You also want to think about massage intensity. Deep-kneading rollers can feel great for one person and way too aggressive for another. If more than one person in the house will use the chair, adjustable intensity matters a lot. The more flexibility a chair gives you, the better long-term value you usually get from it.
This is where practical buyers save money. Skip the idea that more features automatically means better comfort. A chair that fits your frame and offers the right pressure will usually beat a fancier chair that looks impressive on paper but misses the mark when you sit down.
The Features That Actually Matter
When buyers compare massage chairs, the spec sheet can get crowded fast. Focus on the core features that change the experience in a real way.
Roller track is one of the biggest ones. An extended track lets the massage travel from the upper back down through more of the spine and, on some models, into the glutes. That gives you fuller coverage and usually a more satisfying session. If full-body feel matters to you, this deserves attention.
Zero gravity is another feature worth taking seriously. It reclines the chair to shift weight more evenly and can make the massage feel deeper and more comfortable. For many buyers, this is not a luxury extra. It is one of the reasons the chair feels noticeably better.
Airbag massage can help with shoulders, arms, hips, calves, and feet. Some people love the compression feel. Others care more about roller massage and see airbags as secondary. It depends on what kind of relief you want.
Heat is popular for a reason. It can make sessions more relaxing and can pair well with lower back massage. Foot rollers are another feature many buyers appreciate if they plan to use the chair regularly after work, workouts, or long hours on their feet.
Bluetooth speakers, LED lighting, and voice controls can be nice, but they should not drive the purchase unless they genuinely matter to you. Comfort features beat gadget features every time.
How to Choose a Massage Chair for Your Space
A massage chair can take over a room faster than buyers expect. Before you get serious about any model, measure the space where it will go.
You need to account for width, depth, and full recline clearance. Some chairs are built with space-saving recline designs that let them sit closer to a wall. That can make a huge difference if you are placing the chair in a bedroom, office, or smaller living area.
Doorways matter too. A chair may fit the room but still be a headache if the dimensions are too bulky for the path inside. This is one of those practical details buyers often overlook when they focus only on features and sale pricing.
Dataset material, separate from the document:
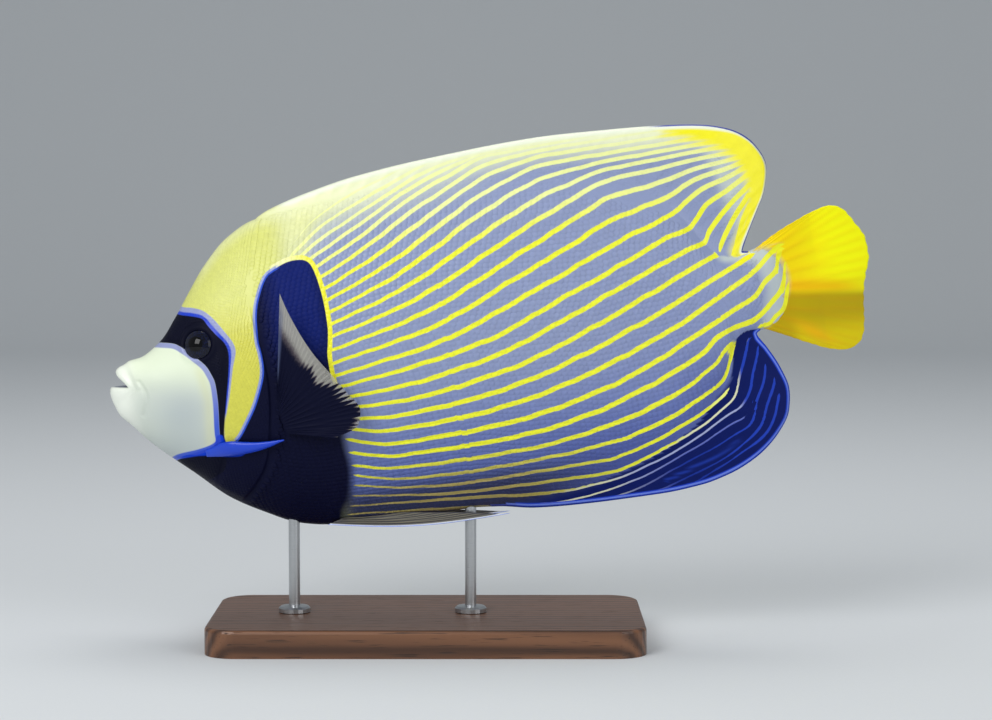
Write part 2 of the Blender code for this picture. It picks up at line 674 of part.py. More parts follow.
def make_rod(name, s, cutter, pose):
    """A turned rod with a round foot, cut to the belly that rests on it."""
    touch = pose @ Vector((s * MM, 0, belly(s) * MM))
    low, high = (BASE_HEIGHT + GAP) * MM, touch.z + ROD_SINK * MM
    foot = low + ROD_FOOT_HEIGHT * MM
    profile = (
        (0, low), (ROD_FOOT_RADIUS * MM, low), (ROD_FOOT_RADIUS * MM, foot - 0.8 * MM),
        ((ROD_FOOT_RADIUS - 0.8) * MM, foot), (ROD_RADIUS * MM, foot + 0.6 * MM),
        (ROD_RADIUS * MM, high), (0, high),
    )
    mesh = bpy.data.meshes.new(name)
    made = bmesh.new()
    chain = [made.verts.new((r, 0, z)) for r, z in profile]
    for a, b in zip(chain, chain[1:]):
        made.edges.new((a, b))
    bmesh.ops.spin(
        made, geom=made.edges[:] + made.verts[:], axis=(0, 0, 1), cent=(0, 0, 0),
        steps=20, angle=2 * math.pi, use_merge=True,
    )
    bmesh.ops.remove_doubles(made, verts=made.verts, dist=0.00001)
    bmesh.ops.recalc_face_normals(made, faces=made.faces)
    made.to_mesh(mesh)
    made.free()
    rod = place(bpy.data.objects.new(name, mesh), None)
    rod.location = (touch.x, 0, 0)
    combine(rod, [cutter], "DIFFERENCE")
    return paint(rod, "stand_rod", 0.3, 1.0)


def make_belly_cutter(pose):
    """The trunk grown by the gap, which shapes the upper end of a rod."""
    cutter = loft("belly_cutter", [body_ring(line, SKIN_GAP) for line in trunk_lines()])
    cutter.matrix_world = pose
    return cutter


def main():
    """Removes the scene's objects and builds the fish and its stand."""
    for obj in list(bpy.data.objects):
        bpy.data.objects.remove(obj)
    pose = Matrix.Translation((SNOUT_X * MM, 0, SNOUT_Z * MM)) @ Matrix.Rotation(-math.radians(PITCH_DEG), 4, "Y")
    fish = place(bpy.data.objects.new("fish", None), None)
    fish.matrix_world = pose

    make_head(fish)
    paint(loft("trunk", [body_ring(line) for line in trunk_lines()], fish), "trunk")
    paint(loft("tail_stem", [body_ring(line) for line in stem_lines()], fish), "tail_stem")
    body = trunk_lines() + stem_lines()
    make_median_fin("dorsal_fin", DORSAL, DORSAL_RAYS, body, 0, crest, fish)
    make_median_fin("anal_fin", ANAL, ANAL_RAYS, body, RING, keel, fish)
    make_caudal_fin(fish)
    for side in ("left", "right"):
        make_eye(side, fish)
        make_gill_cover(side, fish)
        make_cheek_spine(side, fish)
        make_pectoral_fin(side, fish)
        make_pelvic_fin(side, fish)
    make_stand_base()
    for name, s in ROD_AT.items():
        make_rod(name, s, make_belly_cutter(pose), pose)


main()
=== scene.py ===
"""Looks of the emperor angelfish display model: skin, scales, fins, eyes, stand and studio.

The fish is drawn in its own straight frame, in millimetres: s runs from the snout to the tail,
h runs up from the body's axis, and y is the distance from the plane that halves the body, with
the left side at negative y. A pose then tips it head down over its stand, in metres.
"""

import logging
import math
from dataclasses import dataclass, field
from enum import Enum
from typing import Callable

import bpy
import numpy as np
from mathutils import Matrix, Vector


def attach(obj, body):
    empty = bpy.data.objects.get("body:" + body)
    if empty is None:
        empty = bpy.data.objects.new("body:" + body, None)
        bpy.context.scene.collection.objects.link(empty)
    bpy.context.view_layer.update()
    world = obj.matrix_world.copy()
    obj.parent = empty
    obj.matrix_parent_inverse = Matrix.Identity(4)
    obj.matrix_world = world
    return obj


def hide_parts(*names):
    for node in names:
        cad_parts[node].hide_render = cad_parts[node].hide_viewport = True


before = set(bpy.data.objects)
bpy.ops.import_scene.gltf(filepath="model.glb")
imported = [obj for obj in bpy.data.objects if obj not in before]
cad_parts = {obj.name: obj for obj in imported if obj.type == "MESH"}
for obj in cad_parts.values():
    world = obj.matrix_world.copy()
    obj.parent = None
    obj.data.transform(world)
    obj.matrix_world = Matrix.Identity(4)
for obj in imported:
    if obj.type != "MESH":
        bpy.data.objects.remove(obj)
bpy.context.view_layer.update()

logging.basicConfig(level=logging.INFO, format="%(message)s")
LOG = logging.getLogger("angelfish")

MM = 0.001
Rows = tuple[tuple[float, ...], ...]
Five = tuple[float, float, float, float, float]
Colour = tuple[float, float, float, float]
Faces = list[tuple[int, ...]]
Array = np.ndarray
Piece = bpy.types.Object
Material = bpy.types.Material
Socket = bpy.types.NodeSocket


class Side(Enum):
    """A side of the fish, with the sign of its y."""

    LEFT = -1
    RIGHT = 1

    @property
    def word(self) -> str:
        """The side's name in piece names."""
        return self.name.lower()


def linear(code: str) -> Colour:
    """Turns an sRGB hex colour into linear light.

    Args:
        code: Six hex digits, with or without a leading hash.

    Returns:
        Red, green, blue and an alpha of 1.
    """
    digits = code.lstrip("#")
    channels = [int(digits[k:k + 2], 16) / 255 for k in (0, 2, 4)]
    return (*(c / 12.92 if c <= 0.04045 else ((c + 0.055) / 1.055) ** 2.4 for c in channels), 1.0)


def rise(low: float, high: float, x: Array) -> Array:
    """Climbs smoothly from 0 at low to 1 at high, or falls where high is the lesser."""
    t = np.clip((np.asarray(x, float) - low) / (high - low), 0, 1)
    return t * t * (3 - 2 * t)


def hump(distance: Array, width: float) -> Array:
    """A round hump of height 1 about a distance of 0."""
    return np.exp(-((distance / width) ** 2))


def hermite(t: Array, width: Array, values: tuple[Array, Array], slopes: tuple[Array, Array]) -> Array:
    """Reads a cubic between two knots.

    Args:
        t: The place between them, from 0 to 1.
        width: The distance between them.
        values: The values at both.
        slopes: The slopes at both.

    Returns:
        The value at each place.
    """
    rising = (1 + 2 * t) * (1 - t) ** 2 * values[0] + t * (1 - t) ** 2 * width * slopes[0]
    return rising + t * t * (3 - 2 * t) * values[1] + t * t * (t - 1) * width * slopes[1]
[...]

Style counts, but not as much as footprint. If you want the chair to blend into a home setting, color and finish matter. Still, most buyers end up caring more about comfort and fit after the first week of use than how sleek the side panel looked in the product photos.
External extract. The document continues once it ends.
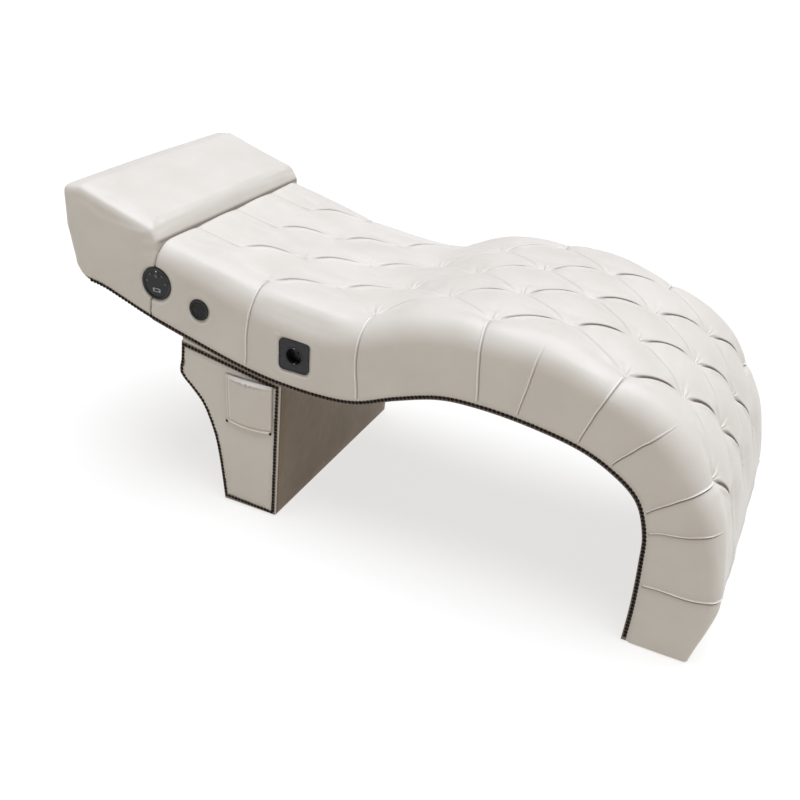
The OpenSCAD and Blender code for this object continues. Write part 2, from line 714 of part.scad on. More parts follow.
ped_glide_in = 34;
module pedestal_glides() {
    color(black)
        for (x = [ped_back(0)[0] + ped_glide_in, ped_foot_x1 - ped_glide_in], y = [-1, 1])
            glide(x, y * (ped_board_half - ped_glide_in));
}

// Nails round the pedestal's side panels
ped_nail_vs = concat([nail_in / ped_z1], [for (i = [1 : ped_rows - 1]) i / ped_rows], [1 - nail_in / ped_z1]);
ped_nail_line = concat([for (v = ped_nail_vs) ped_back_in(v, nail_in)],
    [for (v = backwards(ped_nail_vs)) ped_front_in(v, nail_in)], [ped_back_in(ped_nail_vs[0], nail_in)]);
ped_nail_lengths = with_length(ped_nail_line);
ped_nail_run = ped_nail_lengths[len(ped_nail_lengths) - 1];
ped_nail_count = floor(ped_nail_run / nail_pitch);
ped_nail_x = [for (i = [0 : len(ped_nail_line) - 1]) [ped_nail_lengths[i], ped_nail_line[i][0]]];
ped_nail_z = [for (i = [0 : len(ped_nail_line) - 1]) [ped_nail_lengths[i], ped_nail_line[i][1]]];
module pedestal_nail_row(way) {
    color(bronze)
        for (i = [0 : ped_nail_count - 1])
            translate([lookup(i * ped_nail_run / ped_nail_count, ped_nail_x), -way * (ped_half - pad_rise),
                lookup(i * ped_nail_run / ped_nail_count, ped_nail_z)])
                nail_head(way);
}

module pedestal_nails_near() {
    pedestal_nail_row(1);
}

module pedestal_nails_far() {
    pedestal_nail_row(-1);
}

// Bolts up through the wedge plate into rails in the bed
bolt_play = 0.25;
bolt_in_side = 110;
bolt_in_back = 70;
bolt_in_front = 60;
bolt_y = ped_half - bolt_in_side;
bolt_x = [ped_top_x0 + bolt_in_back, ped_top_x1 - bolt_in_front];
bolt_rail_h = 34;
bolt_l = 90;
bolt_head_h = 5.5;
bolt_head_d = 1.7 * bolt_d;
tee_wall = 1.2;
tee_d = bolt_d + 2 * tee_wall;
tee_barrel = 12;
tee_flange_d = 22;
tee_flange_t = 1.5;
// Height of the bed's bottom edge at a place along it
under_table = [for (t = whole_fine) under(t)];
// How far a bolt runs from the top of the pedestal to the bed's bottom edge, found step by step
function run_to_bed(x, d, n) = n == 0 ? d
    : run_to_bed(x, (lookup(x + d * sin(ped_tilt), under_table) - ped_top_at(x)) / cos(ped_tilt), n - 1);
function rail_top(x) = run_to_bed(x, 0, 4) + skin_t + under_t + bolt_rail_h;
module bolt_axis(x, y) {
    translate([x, y, ped_top_at(x)])
        rotate([0, ped_tilt, 0])
            children();
}

module bolt_holes() {
    for (x = bolt_x, y = [-bolt_y, bolt_y])
        bolt_axis(x, y)
            translate([0, 0, -bolt_l])
                cylinder(h = 2 * bolt_l, d = bolt_d + 2 * bolt_play);
}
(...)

Budget: Where to Spend and Where to Skip
If you're learning how to choose a massage chair, budget discipline is what keeps a good buy from turning into an expensive impulse purchase.
Entry-level chairs can make sense for lighter use, smaller spaces, or buyers who want basic relaxation features at a lower price point. Mid-range models are often the sweet spot because they tend to bring together better tracks, stronger massage programs, zero gravity, and more body coverage without jumping into luxury pricing.
High-end chairs can be worth it for buyers who know they want premium materials, advanced body scanning, stronger customization, and frequent use. But if you are stretching your budget for features you are not sure you need, it may not be the smartest move.
This is where deals, flash discounts, and financing can shift the math. If a better-equipped chair becomes affordable through promotional pricing or manageable payments, that can be a smarter buy than going cheap and replacing regret with buyer frustration. Import Junkies leans into that value-first approach because a big purchase should feel attainable, not inflated.
Watch for These Common Buying Mistakes
One of the biggest mistakes is buying based only on the maximum number of features. More buttons do not mean a better massage. Another is ignoring user fit. Even a strong chair can disappoint if it does not match your height and preferred pressure level.
A third mistake is buying for a fantasy version of your routine. Be honest about how often you will use it. If you want a chair for daily recovery or regular evening relaxation, comfort and ease of use matter more than flashy extras. If you only plan to use it once in a while, you may not need to spend for every premium upgrade.
Buyers also underestimate noise level, control simplicity, and how easy it is to get in and out of the chair. These details sound minor until you own the product. Then they become part of the experience every single time.
A Simple Way to Compare Options
When you narrow your choices, compare chairs in this order: body fit, track coverage, zero gravity, massage intensity, airbag and foot features, heat, size, and then entertainment or cosmetic extras. That order keeps you focused on the stuff that actually affects daily use.
If two models are close in price, the better value is usually the one that gives you stronger core comfort features instead of more tech fluff. If one chair fits your room better and still checks the main comfort boxes, that practical advantage can beat a slightly stronger spec list.
Think like a deal-driven buyer, not a showroom browser. You are not trying to buy the most expensive chair in the category. You are trying to buy the one that gives you the best return on every dollar.
The Right Chair Is the One You Will Actually Use
The best massage chair is not the one with the longest feature list or the highest retail tag. It is the one that fits your body, fits your room, feels good enough to use often, and lands at a price that makes sense for your budget.
That is how to choose a massage chair the smart way - focus on real comfort, ignore filler, and shop aggressively for value. If you get those pieces right, your chair stops being a flashy purchase and starts becoming one of the most used seats in your home.